How to work with JDBC-ODBC Bridge Data in Apache Spark using SQL

Jerod Johnson
Director, Technology Evangelism

Access and process JDBC-ODBC Bridge Data in Apache Spark using the CData JDBC Driver.

Apache Spark is a fast and general engine for large-scale data processing. When paired with the CData JDBC Driver for JDBC-ODBC Bridge, Spark can work with live JDBC-ODBC Bridge data. This article describes how to connect to and query JDBC-ODBC Bridge data from a Spark shell.
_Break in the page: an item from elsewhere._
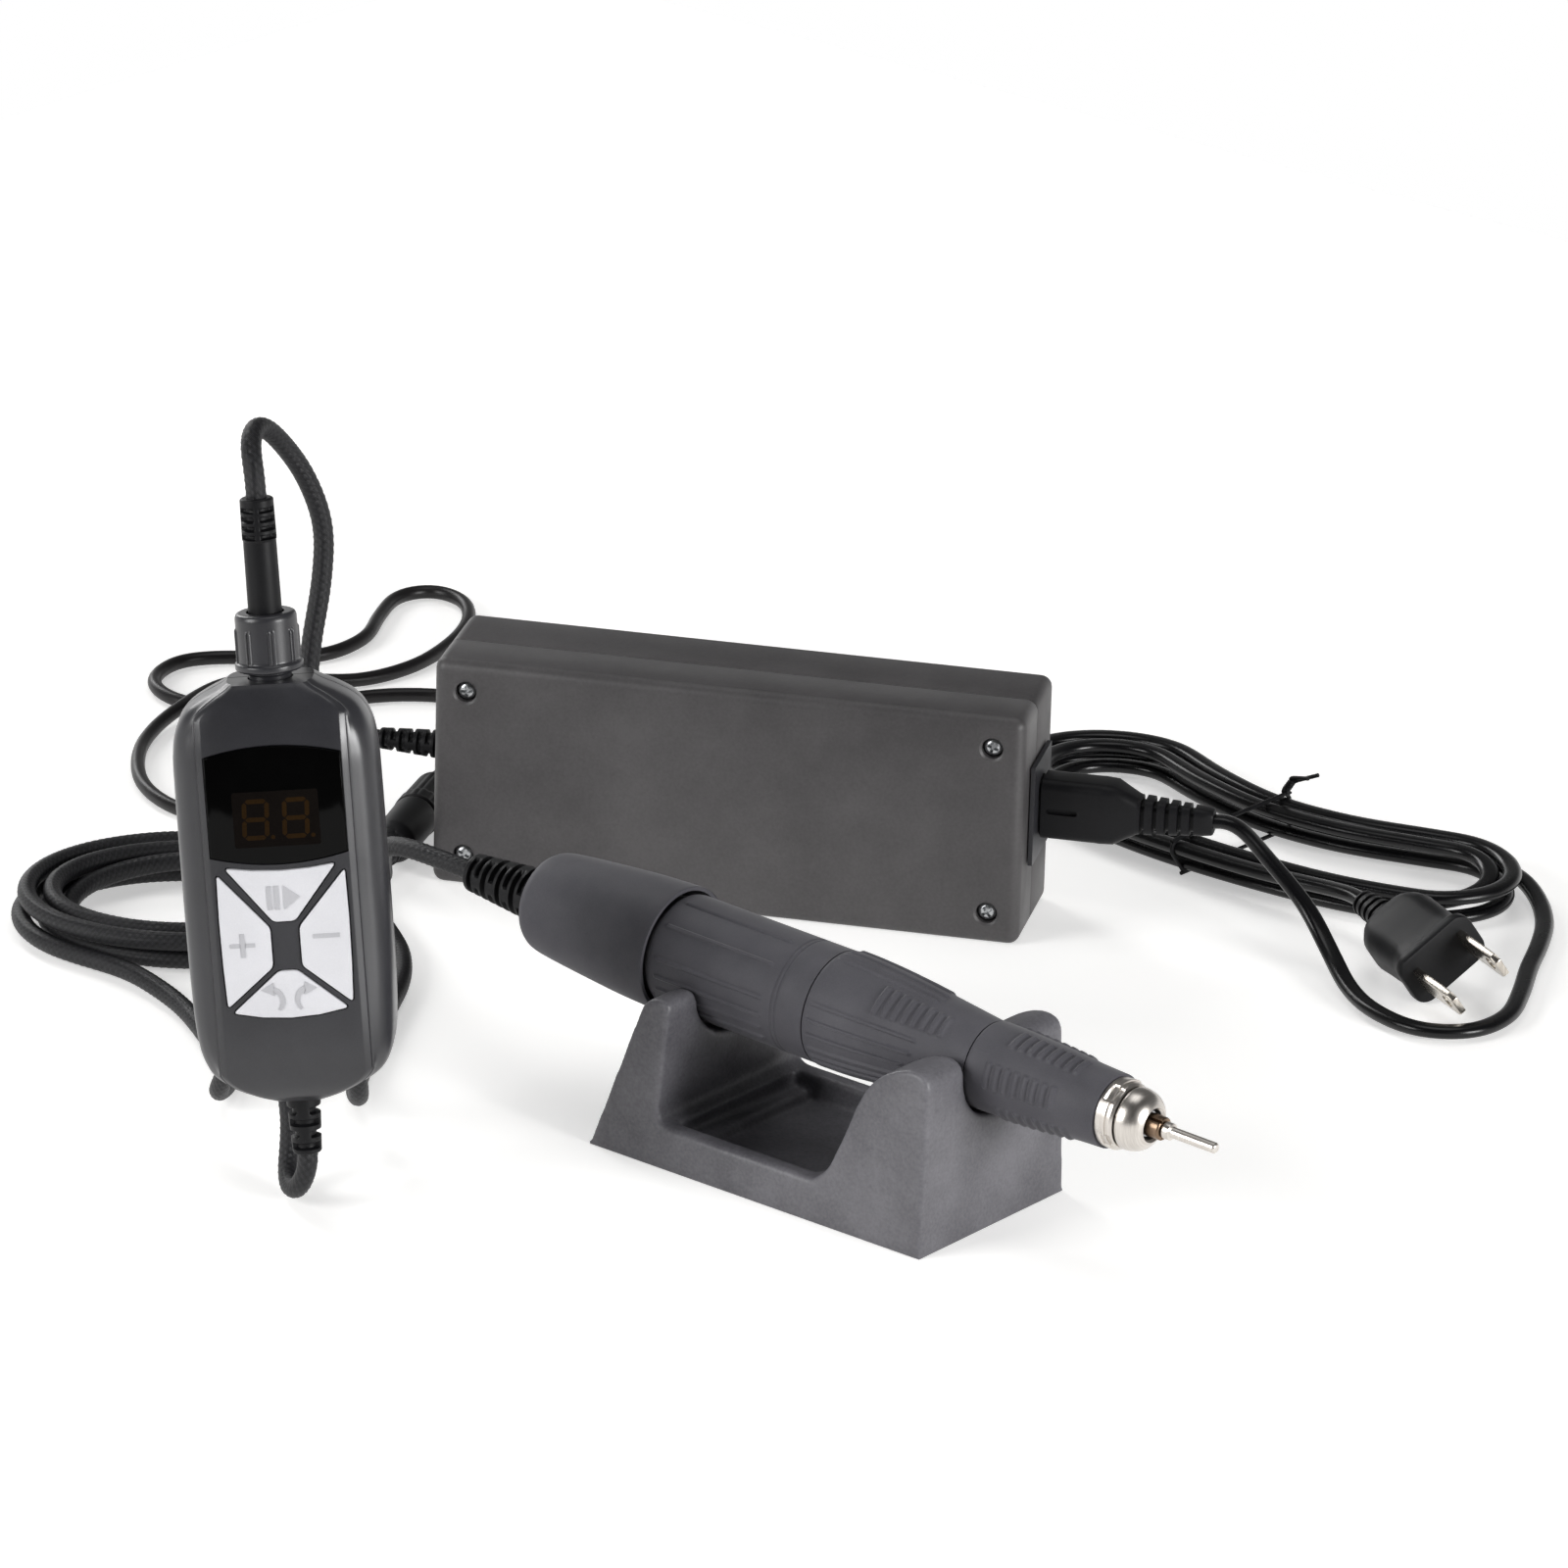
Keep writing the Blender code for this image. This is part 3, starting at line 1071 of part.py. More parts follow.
def build_supply_plug(frame):
    """Builds the threaded socket, the coupling nut and the plug of the supply cord."""
    inside = CONTROLLER_HEIGHT - CONTROLLER_WALL
    flange_top = inside - GAP - (CONTROLLER_HEIGHT - inside) * 0.5
    flange_bottom = flange_top - NECK_FLANGE_THICK
    outer = [(flange_bottom, NECK_FLANGE), (flange_top, NECK_FLANGE), (flange_top, NECK_RADIUS),
             (NECK_TOP, NECK_RADIUS)]
    socket = turned([*outer, (NECK_TOP, NECK_BORE), (CONTROLLER_HEIGHT, NECK_BORE)])
    hang("threaded_socket", along_z(socket), frame, PLASTIC_BLACK)

    thread_fit = NECK_RADIUS + 2.0 * GAP
    cap_bottom = NUT_TOP - NUT_CAP_THICK
    body_hole = PLUG_RADIUS + GAP
    outer = [(NUT_BOTTOM, NUT_FLANGE), (NUT_BOTTOM + NUT_FLANGE_HEIGHT, NUT_FLANGE),
             (NUT_BOTTOM + NUT_FLANGE_HEIGHT, NUT_RADIUS), (NUT_TOP - 2.0 * GAP, NUT_RADIUS),
             (NUT_TOP, NUT_RADIUS - 2.0 * GAP)]
    bore = [(NUT_BOTTOM, thread_fit), (cap_bottom, thread_fit), (cap_bottom, body_hole), (NUT_TOP, body_hole)]
    nut = hang("coupling_nut", along_z(turned(outer, bore)), frame, PLASTIC_BLACK)
    flutes = []
    for index in range(NUT_FLUTES):
        angle = math.tau * index / NUT_FLUTES
        flute = along_z(rod(NUT_BOTTOM + NUT_FLANGE_HEIGHT + GAP, NUT_TOP - NUT_CAP_THICK / 2.0,
                            NUT_FLUTE_RADIUS, TINY_STEPS))
        radius = NUT_RADIUS + NUT_FLUTE_RADIUS / 3.0
        place = Matrix.Translation((radius * math.cos(angle), radius * math.sin(angle), 0.0))
        flutes.append(moved(flute, place))
    cut(nut, "nut_flutes", joined(flutes))

    collar_top = cap_bottom - GAP
    collar_bottom = collar_top - PLUG_COLLAR_THICK
    pin_bottom = collar_bottom - PLUG_PIN_LENGTH
    outline = [(pin_bottom, PLUG_PIN_RADIUS), (collar_bottom, PLUG_PIN_RADIUS), (collar_bottom, PLUG_COLLAR),
               (collar_top, PLUG_COLLAR), (collar_top, PLUG_RADIUS), (PLUG_BODY_TOP, PLUG_RADIUS)]
    ribs = ribbed(PLUG_BODY_TOP, PLUG_RELIEF_TOP, PLUG_RADIUS, PLUG_RADIUS * 0.92, PLUG_RELIEF_RIBS,
                  PLUG_RELIEF_GROOVE)
    outline += ribs[1:]
    hang("supply_plug", along_z(turned(outline, steps=SMALL_STEPS)), frame, RUBBER_BLACK)

    shoulder = -GAP
    neck_top = FOOT_BOOT_NECK + GAP
    outline = ribbed(FOOT_BOOT_BOTTOM, shoulder, FOOT_BOOT_TIP, FOOT_BOOT_RADIUS, FOOT_BOOT_RIBS,
                     FOOT_BOOT_GROOVE)
    outline += [(shoulder, FOOT_BOOT_INSIDE), (neck_top, FOOT_BOOT_INSIDE), (neck_top, FOOT_BOOT_FLANGE),
                (neck_top + NECK_FLANGE_THICK, FOOT_BOOT_FLANGE)]
    hang("controller_strain_relief", along_z(turned(outline, steps=SMALL_STEPS)), frame, RUBBER_BLACK)


def build_controller():
    """Builds the controller in its own frame."""
    frame = frame_at("controller_frame", CONTROLLER_PLACE, controller_turn())
    build_housing(frame)
    build_face(frame)
    build_electronics(frame)
    build_supply_plug(frame)


# Power adapter

def adapter_screw_places():
    """Returns the four screw centres on the adapter's face."""
    inset = ADAPTER_SCREW_INSET
    return [(x, z) for x in (inset, ADAPTER_LENGTH - inset) for z in (inset, ADAPTER_HEIGHT - inset)]


def adapter_shell(name, frame, outside, seam, inside_way):
    """Builds one open half of the adapter case: outside is its closed face, seam its rim."""
    length = ADAPTER_LENGTH
    height = ADAPTER_HEIGHT
    wall = ADAPTER_WALL
    shape = block((0.0, min(outside, seam), 0.0), (length, max(outside, seam), height))
    on_seam = MERGE * 10.0
    soften(shape, ADAPTER_EDGE, 2, lambda edge: max(abs(v.co.y - seam) for v in edge.verts) > on_seam)
    shell = hang(name, shape, frame, PLASTIC_BLACK)
    floor = outside + wall * inside_way
    rim = seam + OVERRUN * inside_way
    cut(shell, f"{name}_cavity",
        block((wall, min(floor, rim), wall), (length - wall, max(floor, rim), height - wall)))
    return shell


def build_case(frame):
    """Builds the two halves of the adapter case, their bosses and the screws."""
    seam = ADAPTER_SEAM
    depth = ADAPTER_DEPTH
    wall = ADAPTER_WALL
    front = adapter_shell("adapter_front_shell", frame, 0.0, seam, 1.0)
    rear = adapter_shell("adapter_rear_shell", frame, depth, seam + GAP, -1.0)
    board_front = seam + GAP
    shank = ADAPTER_SCREW_SHANK
    head = ADAPTER_SCREW_HEAD
    sunk = ADAPTER_HEAD_DEPTH
    screw_end = board_front + ADAPTER_SCREW_BITE
    for index, (x, z) in enumerate(adapter_screw_places()):
        place = Matrix.Translation((x, 0.0, z))
        fuse(front, f"front_boss_{index}", moved(along_y(rod(wall / 2.0, seam, ADAPTER_BOSS)), place))
        boss = turned([(screw_end + GAP, shank + GAP), (seam + GAP, shank + GAP), (seam + GAP, ADAPTER_BOSS),
                       (depth - wall / 2.0, ADAPTER_BOSS)], steps=SMALL_STEPS)
        fuse(rear, f"rear_boss_{index}", moved(along_y(boss), place))
        hole = turned([(-OVERRUN, ADAPTER_HEAD_HOLE), (sunk, ADAPTER_HEAD_HOLE), (sunk, shank + GAP),
                       (seam + OVERRUN, shank + GAP)], steps=SMALL_STEPS)
        cut(front, f"front_hole_{index}", moved(along_y(hole), place))
        head_bottom = sunk - GAP
        head_top = head_bottom - ADAPTER_SCREW_HEAD_HEIGHT
        screw = turned([(head_top, head), (head_bottom, head), (head_bottom, shank), (screw_end, shank)],
                       steps=TINY_STEPS)
        hang(f"adapter_screw_{index + 1}", moved(along_y(screw), place), frame, STEEL)

    middle = depth / 2.0
    half_depth = INLET_BODY_DEPTH / 2.0 + GAP
    half_height = INLET_BODY_HEIGHT / 2.0 + GAP
    length = ADAPTER_LENGTH
    for shell, side in ((front, "front"), (rear, "rear")):
        cut(shell, f"inlet_window_{side}",
            block((length - wall - OVERRUN, middle - half_depth, INLET_HEIGHT - half_height),
                  (length + OVERRUN, middle + half_depth, INLET_HEIGHT + half_height)))
        exit_hole = rod(-OVERRUN, wall + OVERRUN, CORD_EXIT_RADIUS + GAP)
        cut(shell, f"exit_hole_{side}", moved(exit_hole, Matrix.Translation((0.0, middle, CORD_EXIT_HEIGHT))))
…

The CData JDBC Driver offers unmatched performance for interacting with live JDBC-ODBC Bridge data due to optimized data processing built into the driver. When you issue complex SQL queries to JDBC-ODBC Bridge, the driver pushes supported SQL operations, like filters and aggregations, directly to JDBC-ODBC Bridge and utilizes the embedded SQL engine to process unsupported operations (often SQL functions and JOIN operations) client-side. With built-in dynamic metadata querying, you can work with and analyze JDBC-ODBC Bridge data using native data types.

Install the CData JDBC Driver for JDBC-ODBC Bridge

Download the CData JDBC Driver for JDBC-ODBC Bridge installer, unzip the package, and run the JAR file to install the driver.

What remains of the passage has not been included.